- France
- Dungeon Synth
- Indépendant
- 1er mars 2023
À la lecture de la petite description accompagnant cet album split, on ne peut s’empêcher d’avoir un petit rire. Il est en effet amusant de voir que Maelifell et Garvalf – deux véritables dinosaures de la scène française, ils me pardonneront l’expression – ont attendu 2023 pour unir leurs forces. Les deux amis se fréquentent depuis les années 90 et ont évidemment en commun un attachement plus ou moins viscéral au dungeon synth, bien que cette appellation ne leur soit évidemment pas aussi familière qu’à une bonne partie de la communauté. Théorisant la french rural synth, non sans faire preuve de second degré, les deux artistes ont mis au monde un album conséquent qui regorge de surprises.
Sur le plan thématique, difficile d’y voir clair. L’album split semble dénué de titre, bien que cette appellation de french rural synth ait été évoquée à plusieurs reprises, et la tracklist se limite à deux longues pistes, une pour chaque artiste, comme si la version numérique de l’album venait tout droit d’une cassette.
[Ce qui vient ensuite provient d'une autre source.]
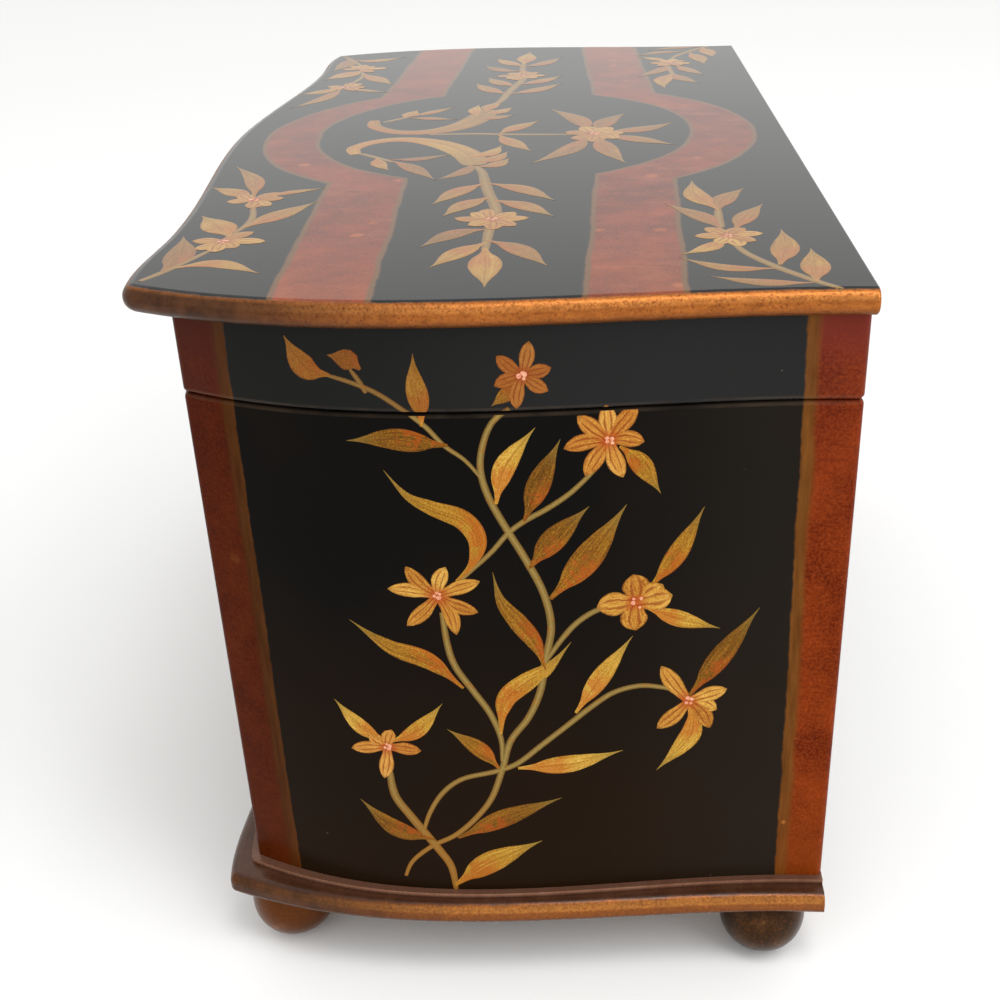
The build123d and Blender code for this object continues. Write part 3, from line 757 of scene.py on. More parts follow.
def heart_tree(name):
    """Sets a flat drop of paint on every point, each a little different in size."""
    bench, given = start_tree(
        name, {"Height": ("Float", 0.05 * MM), "Uneven": ("Float", 0.2), "Seed": ("Int", 5)}
    )
    drop = bench.node("GeometryNodeMeshIcoSphere", Radius=1.0, Subdivisions=2)
    chance = bench.node("FunctionNodeRandomValue", Min=-1.0, Max=1.0, Seed=given["Seed"])
    size = bench.named("size") * (1 + chance * given["Uneven"])
    drops = bench.node(
        "GeometryNodeInstanceOnPoints",
        Points=given["Geometry"], Instance=drop, Scale=bench.join(size, size, given["Height"]),
    )
    return end_tree(bench, drops, given)


def copies_tree(name):
    """Sets a copy of one piece at every point, turned about y by chance."""
    bench, given = start_tree(
        name, {"Copied": ("Object", None), "Most turn": ("Float", 0.0), "Seed": ("Int", 3)}
    )
    turn = bench.node("FunctionNodeRandomValue", Min=0.0, Max=given["Most turn"], Seed=given["Seed"])
    turned = bench.node("FunctionNodeEulerToRotation", Euler=bench.join(0.0, turn, 0.0))
    copies = bench.node(
        "GeometryNodeInstanceOnPoints",
        Points=given["Geometry"], Instance=bench.shape_of(given["Copied"]), Rotation=turned,
    )
    return end_tree(bench, copies, given)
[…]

Une démarche un tantinet nonchalante qui rappelle des temps révolus. Cependant, la pochette ne manque pas d’attirer l’attention. Un double blason évoquant la région Grand Est vient renseigner l’auditoire sur l’attachement qu’ont les deux artistes pour leurs terres. Une démarche inhabituelle dans le dungeon synth, mais qui fait écho de façon amusante à ce pseudo-concept de french rural synth.
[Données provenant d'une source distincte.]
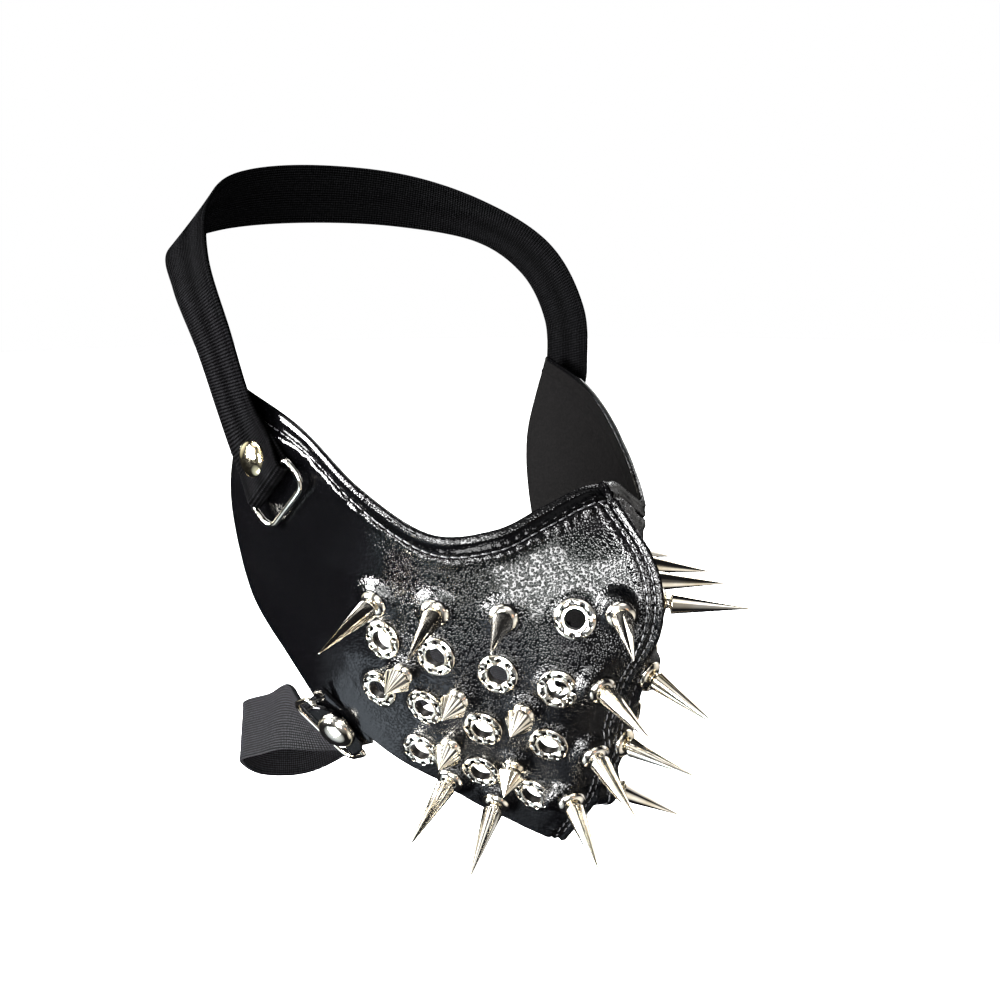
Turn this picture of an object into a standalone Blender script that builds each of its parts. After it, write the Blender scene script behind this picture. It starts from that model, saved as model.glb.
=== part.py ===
# Spiked half-face mask: a leather shell with a centre seam, eyelets, cone spikes, short studs,
# four wire rings and two elastic straps, all at real size in metres.
# The origin is the top of the centre seam, on the bridge of the nose.
# +X is the wearer's left, -Y is forwards and +Z is up.
import math

import bmesh
import bpy
from mathutils import Matrix, Vector

# Driving sizes
HALF_WIDTH = 0.072        # centre seam to the widest place of the back edge
FACE_DEPTH = 0.128        # bridge of the nose to the back edge
FACE_HEIGHT = 0.135       # bridge of the nose down to the chin
LEATHER = 0.0018          # wall of the shell and of its tabs
SEAT_GAP = 0.0003         # clearance between pieces that touch

# Eyelets
EYELET_RADIUS = 0.0070    # outside of the flange
EYELET_HOLE = 0.0036      # open radius
EYELET_HEIGHT = 0.0014    # dome of the flange
EYELET_WALL = 0.0004      # wall of the barrel
EYELET_SIDES = 10
HOLE_CLEARANCE = 0.0003   # leather hole round the barrel
HOLE_DEPTH = 0.0120       # length of the pins that cut the holes
EYELET_STAND = 0.0006     # how far the barrel shows inside the leather
FLANGE_CROWN = 0.78       # where the flange is highest, as a share of its radius
FLANGE_MOUTH = 0.75       # height of the flange at its hole, as a share of its dome

# Long cone spikes
SPIKE_LENGTH = 0.0300     # leather to tip
SPIKE_RADIUS = 0.0037     # foot of the cone
SPIKE_WASHER = 0.0052     # radius of the domed washer
SPIKE_SIDES = 8

# Short cone studs
STUD_LENGTH = 0.0125
STUD_RADIUS = 0.0051
STUD_WASHER = 0.0041
STUD_SIDES = 8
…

Le split commence sur les titres concoctés par Maelifell sur une grosse vingtaine de minutes. On remarque d’emblée que le duo lorrain n’a pas laissé au placard ce qui fait l’identité de sa musique. Sonorités électroniques denses et râpeuses, petites apparitions de field recording ici et là, ton général mélancolique… Les titres s’enchaînent au rythme de paysages champêtres froids mais dotés d’un certain charme. L’ensemble est articulé autour de titres aux mélodies répétitives mais diablement justes. On pourrait souligner que ceux-ci semblent plus riches que dont on a l’habitude avec Maelifell, souvent partisan des productions plus dénudées.
Il faut dire que ça marche fort et qu’on revient très régulièrement aux titres qui donnent corps à la première moitié de la longue piste de l’artiste lorrain. Malgré cela, on ne perd pas de vue le registre très old school au sein duquel Maelifell a toujours évolué. Beaucoup de liberté dans la structure, des sonorités en arrière-plan très épaisses. Mention spéciale aux cinq ou six dernières minutes de la piste, dont les accents médiévalisants sont particulièrement réussis. Après cette entrée en matière on ne peut plus saisissante, il est temps de prendre connaissance du travail réalisé par Garvalf, dont le style récent est plus actuel que celui de son acolyte. Ce split ne déroge pas à la règle.
Dès les premières notes, Garvalf prend ses distances avec Maelifell. Le climat est moins rampant, plus lointain, exotique presque. On aurait presque envie de s’abandonner aux langueurs orientales que l’on se plaît à explorer durant les premières minutes. Ces dernières font office de rupture assez nette avec les titres de Maelifell. La tendance se confirme par la suite lorsque l’on prend le temps de parcourir des ambiances douces et feutrées qui n’ont pas grand chose à voir avec ce que l’on a pu écouter jusqu’alors. Les mélodies sont autrement plus riches et travaillées, notamment grâce à de nombreuses sonorités orchestrales qui évoquent quelque monde fantastique perdu.
Tout juste a-t-on droit, vers la vingtième minute, à un titre dont les sonorités rêches rejoignent ce que Maelifell a pu proférer lors de son temps de parole. Malgré tout, c’est sur des sonorités cristallines du plus bel effet que s’estompe la longue piste de Garvalf, qui émouvra sans mal les adeptes de dungeon synth à consonance folk et qui fait volontiers voyager loin. Les deux artistes font de la musique depuis belle lurette et ont tous deux connu les premières émanations de ce que l’on appelle aujourd’hui dungeon synth. Ceci étant, il est intéressant de constater que chacun a son propre univers et ses sonorités de prédilection. À l’arrivée, cela n’empêche pas ce split très attendu de commettre son forfait avec beaucoup de facilité.
L’album split réalisé par Maelifell et Garvalf a fait naître beaucoup de curiosité et n’a absolument pas déçu. Il est touchant de voir deux artistes de longue date continuer à abreuver leur public de musique nouvelle si longtemps après leurs toutes premières sorties. Actuellement à la recherche d’un label pour produire cet album, les deux projets français reviennent sur le devant de la scène, bien qu’ils n’aient jamais vraiment arrêté de faire de la musique. On espère de tout cœur que le split verra le jour au format physique, histoire sacraliser cette excellente initiative.